Liquid Nitriding

Liquid Nitriding

Liquid nitriding or nitriding in a molten salt bath employs the same temperature range as gas nitriding, which is 510 to 580°C. The case hardening medium is a molten, nitrogen-bearing, fused-salt bath containing either cyanides or cyanates.

Unlike liquid carburising and cyaniding, which employ baths of similar compositions, liquid nitriding is a sub-critical case hardening process. Thus, processing of finished parts is possible because dimensional stability can be maintained. Also, liquid nitriding adds more nitrogen and less carbon to ferrous materials than that obtained through higher-temperature diffusion treatments. The degree to which steel properties are affected by liquid nitriding may vary with the process used and the chemical control maintained.


Salt bath Nitrocarburising (Tufftriding) is characterised by a higher temperature ie: 580oC for short periods, usually 90 minutes while bubbling air into the bath at a fixed rate. This creates a set of circumstances whereby both carbon and nitrogen are diffused into the surface layers. Liquid Nitriding is done at a lower temperature typically 520oC and for longer periods which can be 12-15 hours.

MTE has 2 Liquid Nitriding salt baths with the following dimensions…

  • N1 – 700mm x 1300mm
  • N2 – 600mm x 1100mm

Our salt is of a high quality and imported from HEF Durferrit in Germany.


Salt bath nitriding/nitrocarburising provide design and manufacturing engineers an opportunity to improve their products’ wear resistance characteristic. Wear tests consistently confirm the superior wear resistance of salt bath nitrided/nitrocarburised parts over traditional or induction hardened or hard chrome-plated surfaces. On thinner material components the improvement in the fatigue strength properties may allow for the engineer to design even lighter-weight parts. Improved corrosion protection can also be achieved on steel, cast iron, and sintered metal parts. Salt spray test results per ASTM B 117 and DIN 50021 show improved benefits from the salt bath nitriding/nitrocarburising process over competing processes.


Liquid nitriding processes are used primarily to improve wear resistance of surfaces and to increase the endurance limit in fatigue. For many steels, resistance to corrosion is improved. These processes are not suitable for many applications requiring deep cases and hardened cores, but they have successfully replaced other types of heat treatment on a performance or economic basis.

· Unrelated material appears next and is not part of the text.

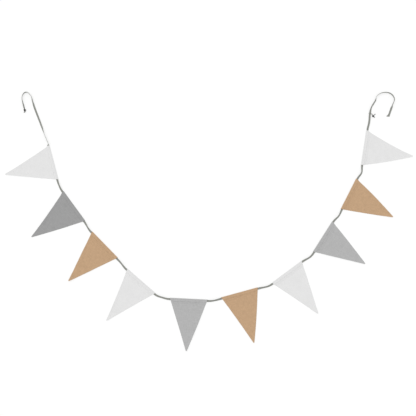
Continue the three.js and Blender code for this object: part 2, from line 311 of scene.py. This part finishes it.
def make_piece(name, stacks, material, closed=(), **attributes):
    """One object skinned over stacks of rings in millimetres. closed holds the numbers of the stacks that
    end where they start, and attributes are values for each point, in order."""
    places = []
    faces = []
    for number, rings in enumerate(stacks):
        count, size = rings.shape[:2]
        faces += stack_faces(len(places), count, size, number in closed)
        places += (rings.reshape(-1, 3) * MM).tolist()
    mesh = bpy.data.meshes.new(name)
    mesh.from_pydata(places, [], faces)
    for label, values in attributes.items():
        kind, key = ("FLOAT_VECTOR", "vector") if values.shape[-1] == 3 else ("FLOAT", "value")
        mesh.attributes.new(label, kind, "POINT").data.foreach_set(key, np.ravel(values).astype(np.float32))
    turned = bmesh.new()
    turned.from_mesh(mesh)
    bmesh.ops.recalc_face_normals(turned, faces=turned.faces)
    turned.to_mesh(mesh)
    turned.free()
    mesh.shade_smooth()
    mesh.materials.append(material)
    piece = bpy.data.objects.new(name, mesh)
    bpy.context.scene.collection.objects.link(piece)
    return piece


# Curves and cords

def spaced(points, step):
    """The points of a line, again, at about equal steps along it"""
    reach = np.concatenate([[0], np.cumsum(np.linalg.norm(np.diff(points[:, :3], axis=0), axis=1))])
    stops = np.linspace(0, reach[-1], max(2, round(reach[-1] / step) + 1))
    return np.stack([np.interp(stops, reach, column) for column in points.T], axis=1)


def curve_through(points, step):
    """A smooth line through points, in equal steps"""
    known = np.array(points, float)
    known = np.vstack([2 * known[0] - known[1], known, 2 * known[-1] - known[-2]])
    share = np.linspace(0, 1, CURVE_STEPS, endpoint=False)[:, None]
    spans = []
    for a, b, c, d in zip(known, known[1:], known[2:], known[3:]):
        bend = (2 * a - 5 * b + 4 * c - d) * share**2 + (3 * b - a - 3 * c + d) * share**3
        spans.append(b + ((c - a) * share + bend) / 2)
    return spaced(np.vstack([*spans, known[-2:-1]]), step)


def carried_frames(path, closed=False):
    """The directions along, beside and above a path at each point, carried on without a twist"""
    if closed:
        along = unit(np.roll(path, -1, axis=0) - np.roll(path, 1, axis=0))
    else:
        along = unit(np.gradient(path, axis=0))
    beside = np.zeros_like(along)
    last = np.array((0.0, 0.0, 1.0))
    starts_upright = abs(along[0] @ last) > 0.9
    if starts_upright:
        last = np.array((1.0, 0.0, 0.0))
    for i, heading in enumerate(along):
        last = unit(last - heading * (last @ heading))
        beside[i] = last
    return along, beside, np.cross(along, beside)


def ply_rings(path, turns, start, spread, closed, sides=8):
    """The rings of one ply twisted round a path. Where spread isn't 0 its end is cut: there spread pushes
    the ply out over the last quarter, and its loosened fibres swell to twice its size."""
    _, beside, above = carried_frames(path, closed)
    share = np.linspace(0, 1, len(path), endpoint=not closed)[:, None]
    angle = start + math.tau * turns * share
    out = TIE_CORD / 2 - PLY_RADIUS + spread * smooth(share, 0.75, 1)
    middle = path + (beside * np.cos(angle) + above * np.sin(angle)) * out
    round_angles = np.linspace(0, math.tau, sides, endpoint=False)
    circle = [beside * math.cos(a) + above * math.sin(a) for a in round_angles]
    loosened = smooth(share, 0.3, 0.9) * (spread > 0)
    return np.stack([middle + direction * PLY_RADIUS * (1 + loosened) for direction in circle], axis=1)


def twisted_cord(path, spread=0.0, closed=False):
    """The rings of a cord's two plies, twisted together"""
    length = np.linalg.norm(np.diff(path, axis=0), axis=1).sum()
    turns = max(1, round(length / (PLY_LAY * TIE_CORD)))
    return [ply_rings(path, turns, start, spread, closed) for start in (0, math.pi)]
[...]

In general, the uses of liquid nitriding and gas nitriding are similar and sometimes identical. Gas nitriding may be preferred in applications where deeper case depths are required. Both processes, however, provide the same advantages: improved wear resistance and anti-galling properties, increased fatigue resistance, and less distortion than other case-hardening processes employed through heating at higher temperatures. Depending on the components’ application, salt bath nitriding/nitrocarburising is used as an alternative to other surface engineering processes such as case hardening, galvanic processing such as hard chrome plating, and other coatings. There are many applications for hydraulic parts, transmission applications, and consumer goods. Salt bath nitriding/nitrocarburising can be applied on a multitude of materials such as unalloyed steels, low alloy steels, high alloy steels, cast iron, ductile iron, and sintered metals. Salt bath nitriding can be applied to stainless steels which greatly increases surface hardness but at the expense of some of its corrosion resistance as the Chrome content in the surface layers is reduced due to the formation of Chrome nitride.